Beneath the mythological and historical surfaces, Golden Age literature often contains pointed social criticism. Authors addressed issues of class, wealth, and power, sometimes directly and sometimes through allegory. The tension between urban and rural life, for instance, often functions as a commentary on Roman social values. Identifying these embedded critiques requires careful attention to context.

Key works

These four texts are the most widely studied works from the Golden Age and represent the range of the period's literary achievement.

Aeneid

Virgil's epic follows the Trojan hero Aeneas as he journeys from the ruins of Troy to Italy, where he lays the foundations for Rome. The poem blends Greek epic conventions with Roman history and values, exploring themes of duty (pietas), fate, and national destiny. It became the model for later epic poetry across Europe and remains one of the most studied works in Western literature.

Odes

Horace's Odes are a collection of lyric poems covering an impressive range of subjects: love, friendship, politics, philosophy, and the passage of time.

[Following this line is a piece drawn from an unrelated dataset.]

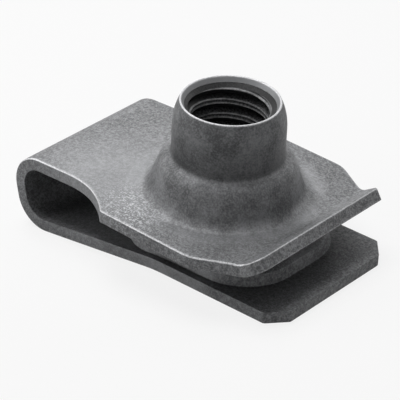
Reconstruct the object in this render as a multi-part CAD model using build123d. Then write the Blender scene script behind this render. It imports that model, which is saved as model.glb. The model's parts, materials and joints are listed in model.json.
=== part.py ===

They demonstrate his mastery of complex metrical forms adapted from Greek models. The Odes influenced lyric poetry traditions across Western literature and contain some of the most quoted lines in Latin ("carpe diem").

Metamorphoses

Ovid's Metamorphoses retells roughly 250 mythological stories of transformation, woven into a continuous narrative that spans from the creation of the world to the deification of Julius Caesar. Themes of change, love, power, and identity run throughout. The poem became one of the most important sources of mythological material for later writers, painters, and composers.

Ab Urbe Condita

Livy's massive historical work originally comprised 142 books (of which about 35 survive). It narrates Rome's history from its legendary founding through Livy's own era, combining historical research with moral and patriotic purpose. Livy preserved many early Roman legends that would otherwise be lost and influenced the tradition of national historiography for centuries.